**What to work on:**
Return, exactly as written, the run of lines that begins at the line containing "obj.parent = empty" and ends at the line containing "obj.parent = None". Nothing outside that run belongs in the answer.

########################################

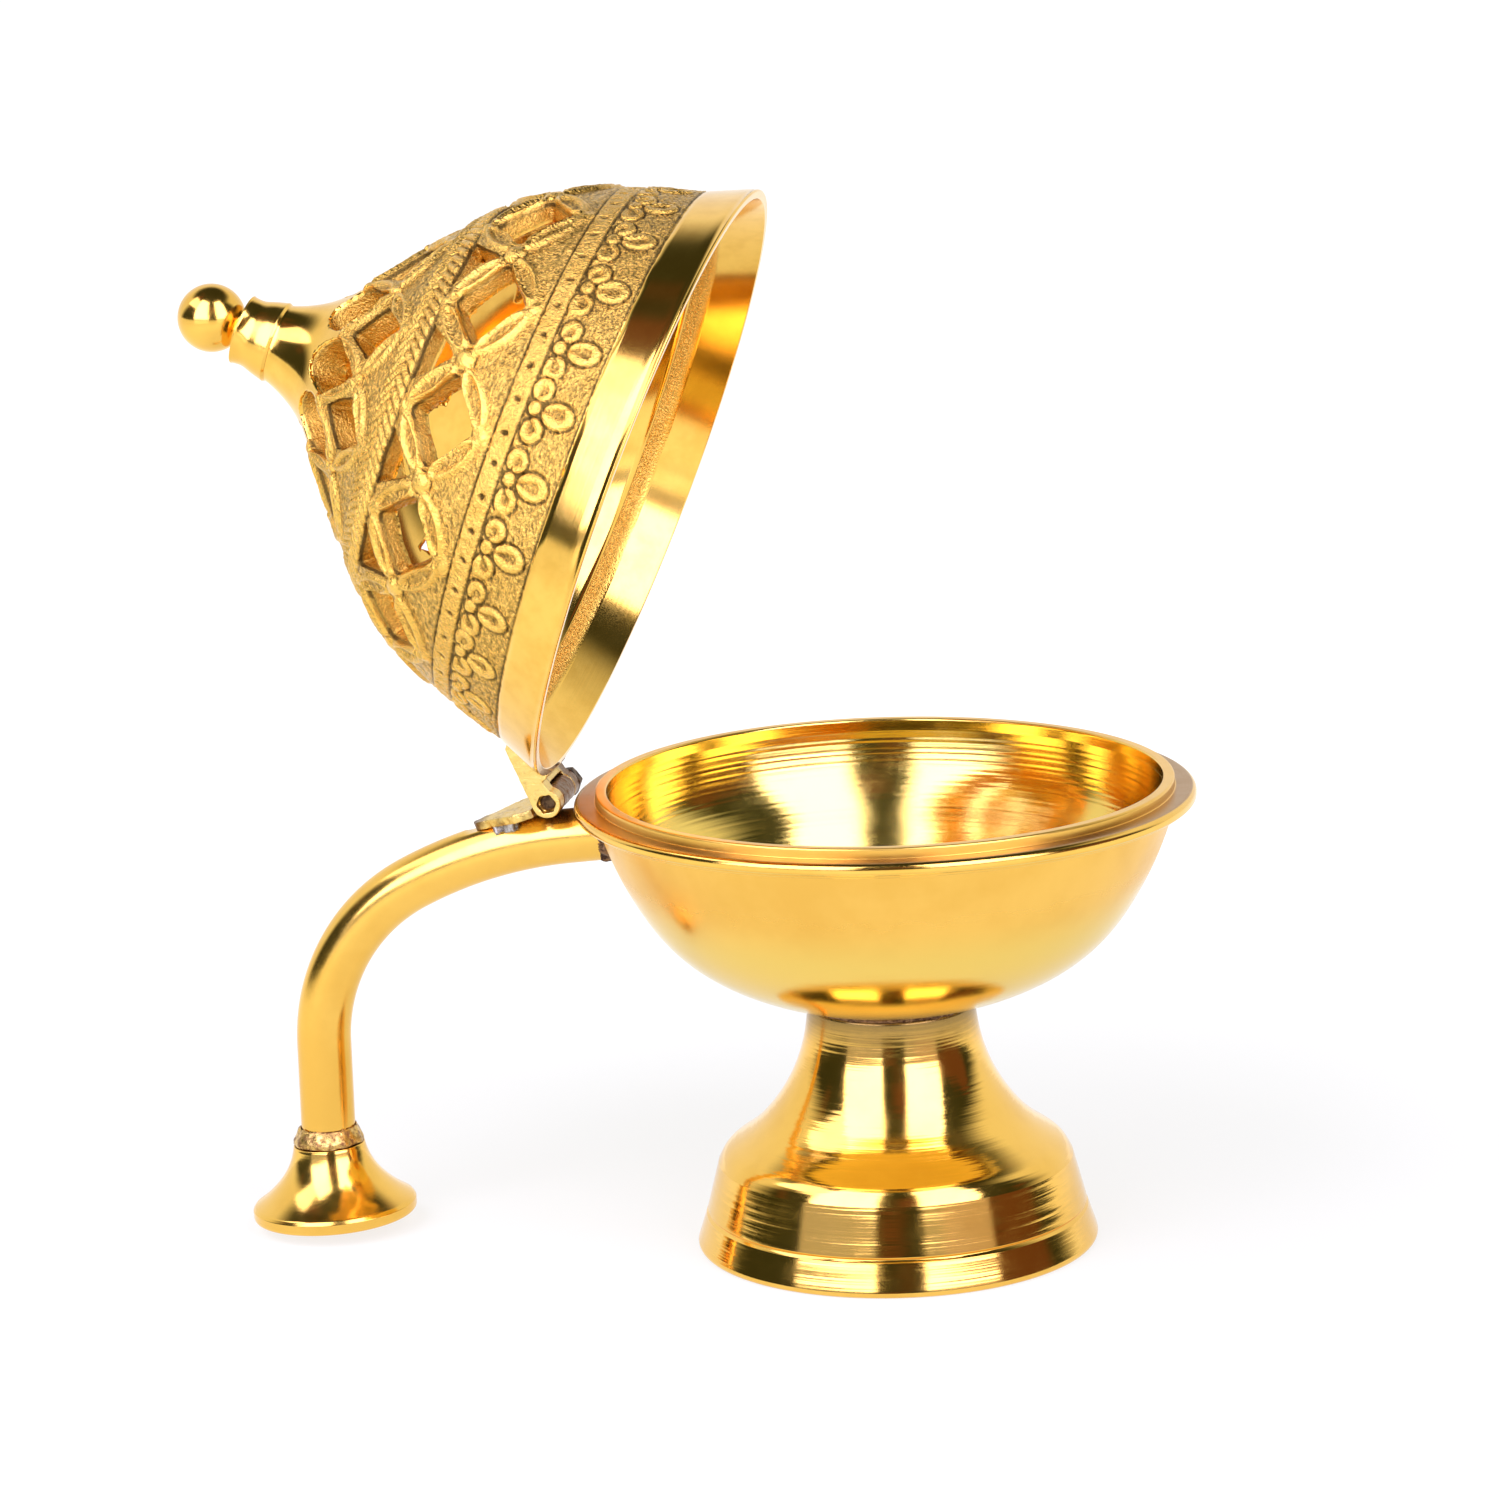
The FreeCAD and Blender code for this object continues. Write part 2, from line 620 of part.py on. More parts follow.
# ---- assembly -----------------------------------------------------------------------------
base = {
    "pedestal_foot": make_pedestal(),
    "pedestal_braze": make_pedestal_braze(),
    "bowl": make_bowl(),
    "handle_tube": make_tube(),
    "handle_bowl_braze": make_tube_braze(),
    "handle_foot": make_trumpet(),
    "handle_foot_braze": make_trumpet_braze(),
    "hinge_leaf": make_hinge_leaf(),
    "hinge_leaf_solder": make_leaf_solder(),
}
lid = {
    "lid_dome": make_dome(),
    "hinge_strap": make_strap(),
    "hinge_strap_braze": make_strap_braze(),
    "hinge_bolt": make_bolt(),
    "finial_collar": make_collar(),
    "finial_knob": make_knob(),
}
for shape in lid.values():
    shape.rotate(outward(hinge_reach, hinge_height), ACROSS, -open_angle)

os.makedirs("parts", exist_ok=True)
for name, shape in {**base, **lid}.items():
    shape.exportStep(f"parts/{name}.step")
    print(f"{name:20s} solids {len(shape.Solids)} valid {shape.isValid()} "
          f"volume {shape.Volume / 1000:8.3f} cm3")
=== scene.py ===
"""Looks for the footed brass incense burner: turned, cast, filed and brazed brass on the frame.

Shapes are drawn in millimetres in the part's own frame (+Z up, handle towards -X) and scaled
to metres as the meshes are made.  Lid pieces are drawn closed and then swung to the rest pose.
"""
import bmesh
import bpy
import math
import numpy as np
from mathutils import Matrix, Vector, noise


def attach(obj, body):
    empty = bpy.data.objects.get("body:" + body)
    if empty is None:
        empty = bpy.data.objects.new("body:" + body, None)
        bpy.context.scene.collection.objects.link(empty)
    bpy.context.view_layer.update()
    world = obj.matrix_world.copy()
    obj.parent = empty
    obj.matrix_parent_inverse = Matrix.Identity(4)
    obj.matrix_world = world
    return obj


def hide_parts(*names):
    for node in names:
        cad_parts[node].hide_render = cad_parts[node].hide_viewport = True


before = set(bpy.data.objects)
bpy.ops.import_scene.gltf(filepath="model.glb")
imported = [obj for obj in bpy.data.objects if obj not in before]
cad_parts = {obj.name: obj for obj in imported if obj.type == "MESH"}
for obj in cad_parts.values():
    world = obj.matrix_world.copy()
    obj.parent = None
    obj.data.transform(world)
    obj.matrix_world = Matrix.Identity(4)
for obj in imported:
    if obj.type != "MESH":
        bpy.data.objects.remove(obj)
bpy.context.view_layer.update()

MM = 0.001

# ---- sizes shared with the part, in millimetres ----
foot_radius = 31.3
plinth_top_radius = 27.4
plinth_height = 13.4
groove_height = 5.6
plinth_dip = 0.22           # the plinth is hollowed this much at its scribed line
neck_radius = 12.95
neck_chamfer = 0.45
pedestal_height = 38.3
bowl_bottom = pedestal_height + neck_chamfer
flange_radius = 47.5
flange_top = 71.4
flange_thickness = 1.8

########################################

**Full solution:**
    obj.parent = empty
    obj.matrix_parent_inverse = Matrix.Identity(4)
    obj.matrix_world = world
    return obj


def hide_parts(*names):
    for node in names:
        cad_parts[node].hide_render = cad_parts[node].hide_viewport = True


before = set(bpy.data.objects)
bpy.ops.import_scene.gltf(filepath="model.glb")
imported = [obj for obj in bpy.data.objects if obj not in before]
cad_parts = {obj.name: obj for obj in imported if obj.type == "MESH"}
for obj in cad_parts.values():
    world = obj.matrix_world.copy()
    obj.parent = None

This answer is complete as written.